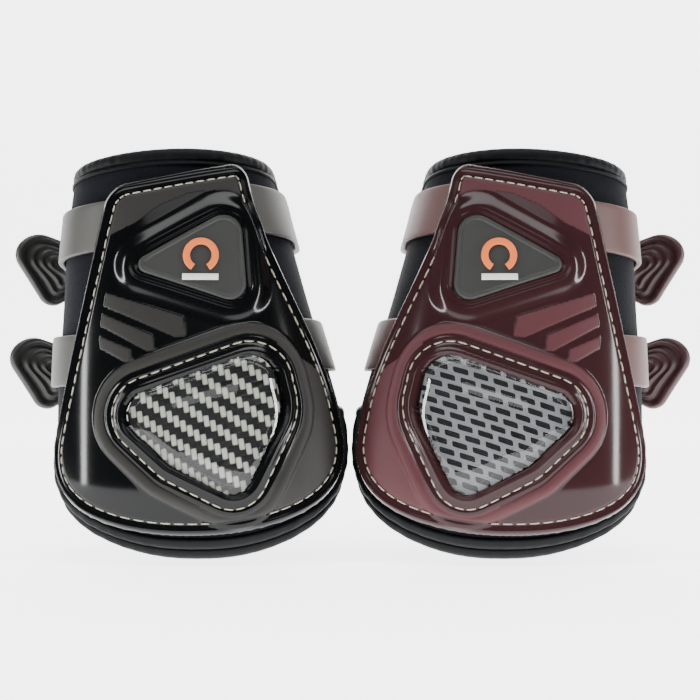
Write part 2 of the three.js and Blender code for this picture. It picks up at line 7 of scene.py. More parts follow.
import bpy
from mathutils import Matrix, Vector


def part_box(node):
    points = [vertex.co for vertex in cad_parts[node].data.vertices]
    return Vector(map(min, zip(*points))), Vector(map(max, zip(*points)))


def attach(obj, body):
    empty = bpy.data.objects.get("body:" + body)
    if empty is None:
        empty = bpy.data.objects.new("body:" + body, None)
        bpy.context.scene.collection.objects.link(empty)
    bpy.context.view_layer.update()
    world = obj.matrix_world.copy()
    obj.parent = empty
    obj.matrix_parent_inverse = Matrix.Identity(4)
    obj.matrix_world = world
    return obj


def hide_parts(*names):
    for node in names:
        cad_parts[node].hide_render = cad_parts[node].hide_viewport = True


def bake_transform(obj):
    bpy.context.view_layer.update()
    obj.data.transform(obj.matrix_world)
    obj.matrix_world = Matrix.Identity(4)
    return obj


bl_info = {
    "name": "Hind Fetlock Boots",
    "version": (1, 0, 0),
    "blender": (4, 5, 0),
    "location": "3D View > Sidebar > Boots",
    "description": "Builds the visible pieces of a pair of hind fetlock boots",
    "category": "Add Mesh",
}

import functools
import math

import bmesh
import bpy
import numpy as np
from bpy.props import FloatProperty, FloatVectorProperty, PointerProperty
from mathutils import Vector

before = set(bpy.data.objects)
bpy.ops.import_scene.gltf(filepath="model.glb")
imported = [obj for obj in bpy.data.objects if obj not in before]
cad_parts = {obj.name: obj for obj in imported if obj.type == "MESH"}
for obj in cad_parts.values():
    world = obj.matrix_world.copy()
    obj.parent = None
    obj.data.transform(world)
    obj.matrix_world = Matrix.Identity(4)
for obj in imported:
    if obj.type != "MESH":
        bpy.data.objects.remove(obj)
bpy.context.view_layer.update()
MM = 0.001
SIDES = ("left", "right")
LEVELS = ("upper", "lower")

# ---- The form of one boot, as the frame has it ----
BOOT_HEIGHT = 155
LEG_WIDTH = 100
LEG_DEPTH = 83
SIDE_HEM = 0.3 * BOOT_HEIGHT
WIDTH_TAPER = 0.18
DEPTH_TAPER = 0.12
LEAN = 0.17
LEAN_END = 0.87 * BOOT_HEIGHT
LEAN_START = 0.26 * BOOT_HEIGHT
LEAN_SHIFT = 10
LEAN_SOFTNESS = 50
LEAN_FOOT = 20
FLARE_SOFTNESS = 20
FLARE_EASE = 1.6
TUCK_HEIGHT = 0.2 * BOOT_HEIGHT
DEPTH_START = 0.23 * BOOT_HEIGHT
DEPTH_SOFTNESS = 30
DEPTH_EASE = 1
TOE_TUCK = 5
FRONT_ROUNDNESS = 2.4
BACK_ROUNDNESS = 5
COLLAR_SWING = 7
COLLAR_PEAK = math.radians(15)
SHELL_TOE = 10
SHELL_CORNER = 7.4
SHELL_CORNER_SHARE = 0.25
SHELL_BOTTOM_ROUNDNESS = 2.2
HEM_ROUNDNESS = 2.5
SHELL_TOP_OUTER = 0.9 * BOOT_HEIGHT
SHELL_TOP_INNER = 0.965 * BOOT_HEIGHT
OUTER_EDGE_ANGLE = -56
OUTER_EDGE_TURN = 0.29
INNER_EDGE_ANGLE = 63
INNER_EDGE_TURN = 20
INNER_EDGE_SPAN = (0.36 * BOOT_HEIGHT, 0.955 * BOOT_HEIGHT)
HINGE_LEVEL = 0.93 * BOOT_HEIGHT
HINGE_SHARE = 0.62

# Layers, as distances outside the leg
INNER_LINER = 2.9
OUTER_LINER = 2.8
LINER_FACE = 6.0
BAND = 2.3
BAND_BACK = 6.8
SHELL_BACK = 9.5
SHELL_FACE = 12.5
CARBON_FACE = 10.2
STRAP = 2.6
STRAP_BACK = 9.5
STRAP_AXIS = 10.8
BADGE_BACK = 13.2
BADGE_FACE = 14.9

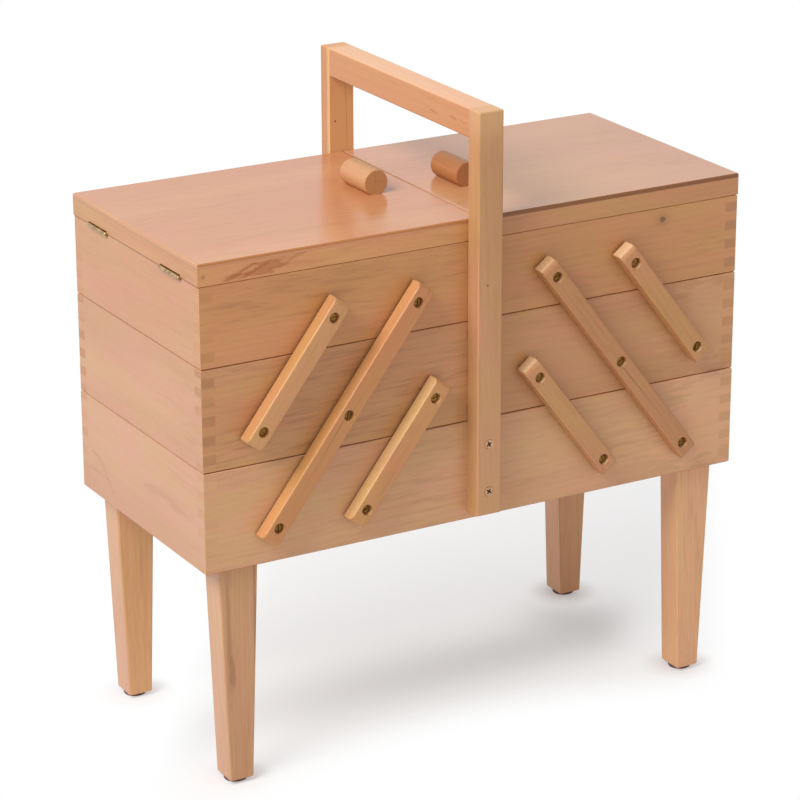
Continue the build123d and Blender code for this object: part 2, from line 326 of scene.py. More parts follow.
def woodFinish(node, figure, turn, seed, edgeBand=None, endRail=None):
    # edgeBand adds the lines along a lid's edges, some of them painted shade, and endRail is 1 where a
    # frame's grain runs across it
    material, shader, surface = newFinish(
        f"wood.{node}", Specular_IOR_Level=0.5, Coat_Roughness=0.14, Coat_IOR=1.5,
    )
    coords = shader.node("ShaderNodeTexCoord", output="Object")
    place, spin, shift = alongGrain(shader, coords, turn, middleOf(node), seed)
    if endRail:
        across = alongGrain(shader, coords, grainTurns["y"], middleOf(node), seed + 0.7)[0]
        place = shader.mix("place", endRail(shader, coords), place, across)

    # growth rings round the heart of the log, which wander along the board and bend round its knots
    fromHeart = shader.vector("MULTIPLY", place, (0, 1, 1))
    radius = shader.vector("LENGTH", fromHeart, output="Value")
    radius = radius + shader.noise("wander", place, seed) * (woodShared["wander"] * mm)
    knots = []
    for mark in woodMarks.get(node, ()):
        reach = knotReach(shader, place, spin, shift, mark, shader.noise("stray", place, seed))
        swell = shader.maths("EXPONENT", reach * reach * -0.5)
        radius = radius + swell * (mark["bend"] * mm)
        knots.append((reach, swell, mark))
    grain = growGrain(shader, place, seed, radius, figure["ringWidth"])

    deep = tinted(figure["tone"], woodTints["lines"])
    colour = longGrain(shader, figure, grain, deep)
    normal = shader.node("ShaderNodeTexCoord", output="Normal")
    cut = 0.0
    if not endRail:
        # end grain where the surface looks along the grain
        way = spin.to_matrix().inverted() @ Vector((1, 0, 0))
        along = shader.maths("ABSOLUTE", shader.vector("DOT_PRODUCT", normal, tuple(way), output="Value"))
        cut = shader.maths("GREATER_THAN", along, woodShared["endLimit"])
        colour = shader.blend(cut, colour, endGrain(shader, figure, coords, place, seed, grain["late"]))
    colour = markedColour(shader, colour, knots, deep)
    colour = paintedFaceLight(shader, colour, figure, normal)
    if edgeBand:
        colour = edgeBand(shader, coords, normal, colour)

    roughness = figure["roughness"] + grain["fibres"] * woodShared["fibreRough"]
    roughness = roughness + cut * woodShared["endRough"]
    relief = sum(grain[part] * share for part, share in woodShared["relief"].items())
    feedSurface(shader, surface, colour, roughness, relief, strength=0.14, distance=0.2)
    bare = grain["dashes"] * (figure["coat"] * woodShared["bareDashes"])
    shader.feed(surface.inputs["Coat Weight"], figure["coat"] - bare)
    return material


def dressNode(name, material):
    for holder in cadNodes[name].material_slots:
        holder.material = material


def middleOf(name):
    low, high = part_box(name)
    return (low + high) / 2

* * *

■ **STATED EXERCISE**:
Each line of the material that holds the string "names" counts once; give the total alone.

■ **TASK RESULT**:
2